Have people not seen Snowpiercer?

frongt@lemmy.zip on 10 Mar 13:06 next collapse

Yes. Did you not watch it to the end?

Also, the movie ignores marine life entirely. (The source material probably does too, but I’m not familiar with it.)

FaceDeer@fedia.io on 10 Mar 14:11 collapse

Are you not aware that Snowpiercer is fiction?

einkorn@feddit.org on 10 Mar 12:56 next collapse

How about we stop producing more carbondioxid instead of finding new creative ways to deal with it? No? OK, carry on then.

Cruxifux@feddit.nl on 10 Mar 14:03 collapse

New creative, expensive, experimental ways. So stupid.

driving_crooner@lemmy.eco.br on 10 Mar 13:33 next collapse

Anything but stopping the use of oil.

NoneOfUrBusiness@fedia.io on 10 Mar 14:28 collapse

Trust me, if scientists were running the world we'd have stopped the use of oil.

jwiggler@sh.itjust.works on 10 Mar 13:53 next collapse

Quite skeptical of solutions that don’t involve just leaving the environment be and letting natural processes play out. Like trying to keep a forest healthy by “controlled” burning/logging, clearing downed trees as if they were human trash instead of newly fallen habitats for myriad species of life, distributing nutrients into the soil at a pace that seems slow to us but perhaps necessary to who-knows-how-many species.
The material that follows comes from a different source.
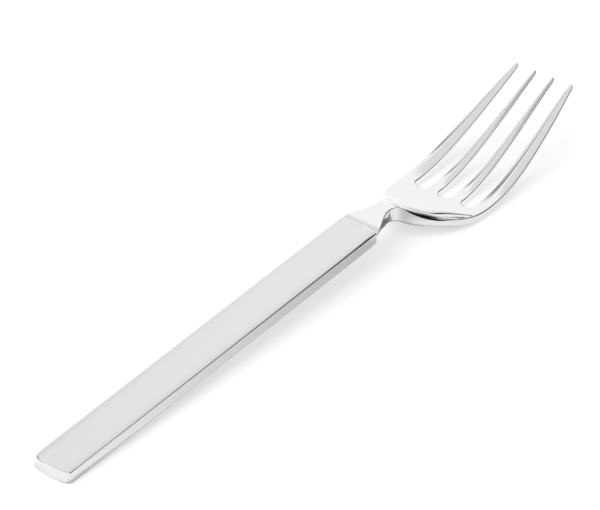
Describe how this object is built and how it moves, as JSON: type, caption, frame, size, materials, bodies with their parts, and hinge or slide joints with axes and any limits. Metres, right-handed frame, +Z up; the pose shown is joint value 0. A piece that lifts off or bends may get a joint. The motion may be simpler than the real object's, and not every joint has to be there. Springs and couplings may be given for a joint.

The idea that we can affect nature on a human-rather-than-geological timescale is true. The idea that we could bring a particular ecosystem from collapse into balance on a human timescale, with rudimentary human interventions, is full of hubris and folly. They’re intricate systems in which innumerable species have co-evolved over millions and millions of years. We all know about the butterfly effect. Many of us have read A Sound of Thunder. How about Frankenstein? Icarus? We ostensibly know the lessons. When will we finally change our actions to be in line with what we are – a small component of a global ecosystem – instead of masters over it?

Shortstack@reddthat.com on 10 Mar 13:56 next collapse

I interpreted that as scientists are sick of seeing nothing being done to meaningfully preventing or fixing global warming so they’re going to do something themselves about it.

It’s not like there’s stock market value for dumping money into the ocean so you know this isn’t a capitalist scheme… also the reason this field test will be the last attempt.

palordrolap@fedia.io on 10 Mar 18:45 collapse

Yes it can. First you pump the sea full of the most obnoxious, toxic, lethal poison, then you wait for the global food web to collapse, taking humans with it.

Climate will begin to behave within a few hundred years.